■ **DATA EXTRACT**:
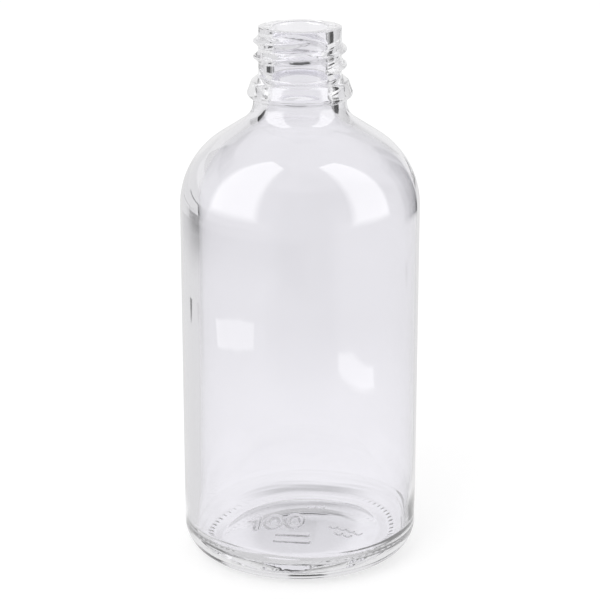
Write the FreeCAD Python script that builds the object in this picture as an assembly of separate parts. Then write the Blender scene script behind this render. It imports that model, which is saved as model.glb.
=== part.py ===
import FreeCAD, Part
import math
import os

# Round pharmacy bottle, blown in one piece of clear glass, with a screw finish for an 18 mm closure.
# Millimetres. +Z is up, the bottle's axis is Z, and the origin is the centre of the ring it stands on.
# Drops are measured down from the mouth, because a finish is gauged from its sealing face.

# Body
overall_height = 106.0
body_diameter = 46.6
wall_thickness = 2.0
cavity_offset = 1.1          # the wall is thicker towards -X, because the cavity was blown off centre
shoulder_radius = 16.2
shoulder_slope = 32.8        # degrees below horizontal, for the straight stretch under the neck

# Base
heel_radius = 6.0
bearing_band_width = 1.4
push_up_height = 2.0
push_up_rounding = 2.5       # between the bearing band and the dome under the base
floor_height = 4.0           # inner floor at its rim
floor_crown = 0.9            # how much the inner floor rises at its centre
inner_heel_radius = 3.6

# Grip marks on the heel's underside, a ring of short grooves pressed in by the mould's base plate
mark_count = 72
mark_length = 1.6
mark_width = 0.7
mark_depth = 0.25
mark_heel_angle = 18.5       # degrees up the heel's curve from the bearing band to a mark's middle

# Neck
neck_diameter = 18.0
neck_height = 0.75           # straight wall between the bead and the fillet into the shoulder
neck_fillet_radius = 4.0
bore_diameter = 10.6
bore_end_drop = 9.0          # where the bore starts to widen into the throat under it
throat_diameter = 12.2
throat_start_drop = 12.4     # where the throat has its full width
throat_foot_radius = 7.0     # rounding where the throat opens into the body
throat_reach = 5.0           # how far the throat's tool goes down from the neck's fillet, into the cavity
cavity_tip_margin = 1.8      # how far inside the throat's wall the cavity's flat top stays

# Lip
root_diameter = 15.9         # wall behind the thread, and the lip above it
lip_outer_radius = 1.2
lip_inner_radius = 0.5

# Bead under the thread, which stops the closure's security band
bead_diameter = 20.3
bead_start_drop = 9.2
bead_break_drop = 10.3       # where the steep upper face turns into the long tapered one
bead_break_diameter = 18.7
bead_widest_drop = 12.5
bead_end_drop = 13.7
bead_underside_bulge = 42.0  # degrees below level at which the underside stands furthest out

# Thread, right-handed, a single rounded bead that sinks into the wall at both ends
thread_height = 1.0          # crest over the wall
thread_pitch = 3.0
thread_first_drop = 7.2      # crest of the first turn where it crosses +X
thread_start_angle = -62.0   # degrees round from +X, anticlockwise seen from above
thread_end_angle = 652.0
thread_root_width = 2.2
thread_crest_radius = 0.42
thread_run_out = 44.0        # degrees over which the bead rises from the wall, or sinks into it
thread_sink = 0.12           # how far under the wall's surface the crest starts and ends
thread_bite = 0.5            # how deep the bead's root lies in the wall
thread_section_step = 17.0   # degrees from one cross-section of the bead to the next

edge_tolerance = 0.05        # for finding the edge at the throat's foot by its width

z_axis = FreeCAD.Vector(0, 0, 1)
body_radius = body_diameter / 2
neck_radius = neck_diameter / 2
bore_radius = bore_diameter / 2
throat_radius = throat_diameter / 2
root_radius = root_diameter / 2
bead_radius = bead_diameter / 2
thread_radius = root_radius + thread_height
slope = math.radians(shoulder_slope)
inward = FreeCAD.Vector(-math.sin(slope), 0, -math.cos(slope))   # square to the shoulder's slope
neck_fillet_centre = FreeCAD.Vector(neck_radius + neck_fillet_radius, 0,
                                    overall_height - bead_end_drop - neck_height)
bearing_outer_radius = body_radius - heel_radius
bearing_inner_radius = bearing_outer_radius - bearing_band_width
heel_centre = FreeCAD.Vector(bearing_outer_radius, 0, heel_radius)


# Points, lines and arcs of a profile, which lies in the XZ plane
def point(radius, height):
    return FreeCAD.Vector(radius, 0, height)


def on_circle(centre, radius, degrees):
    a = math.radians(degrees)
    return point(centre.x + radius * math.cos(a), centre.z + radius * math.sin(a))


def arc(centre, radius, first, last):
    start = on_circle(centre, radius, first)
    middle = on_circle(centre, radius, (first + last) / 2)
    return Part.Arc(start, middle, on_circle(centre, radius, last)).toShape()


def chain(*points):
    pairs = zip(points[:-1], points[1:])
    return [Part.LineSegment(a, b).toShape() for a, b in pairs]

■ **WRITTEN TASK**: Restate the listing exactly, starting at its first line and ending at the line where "# Drops are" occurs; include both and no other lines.

■ **ANSWER IN FULL**:
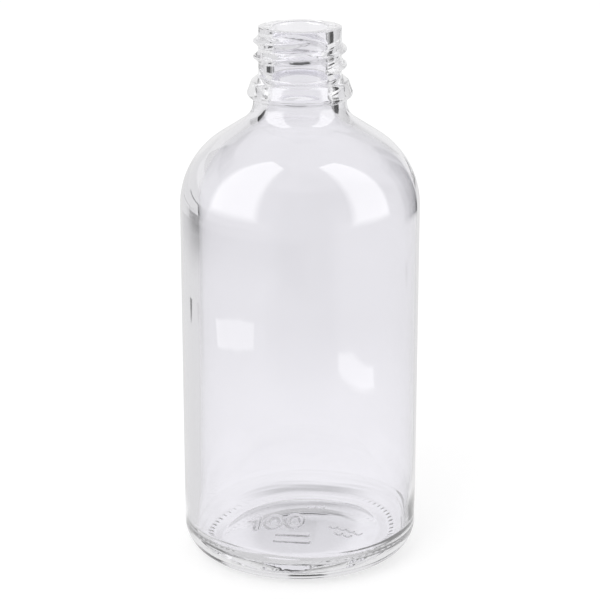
Write the FreeCAD Python script that builds the object in this picture as an assembly of separate parts. Then write the Blender scene script behind this render. It imports that model, which is saved as model.glb.
=== part.py ===
import FreeCAD, Part
import math
import os

# Round pharmacy bottle, blown in one piece of clear glass, with a screw finish for an 18 mm closure.
# Millimetres. +Z is up, the bottle's axis is Z, and the origin is the centre of the ring it stands on.
# Drops are measured down from the mouth, because a finish is gauged from its sealing face.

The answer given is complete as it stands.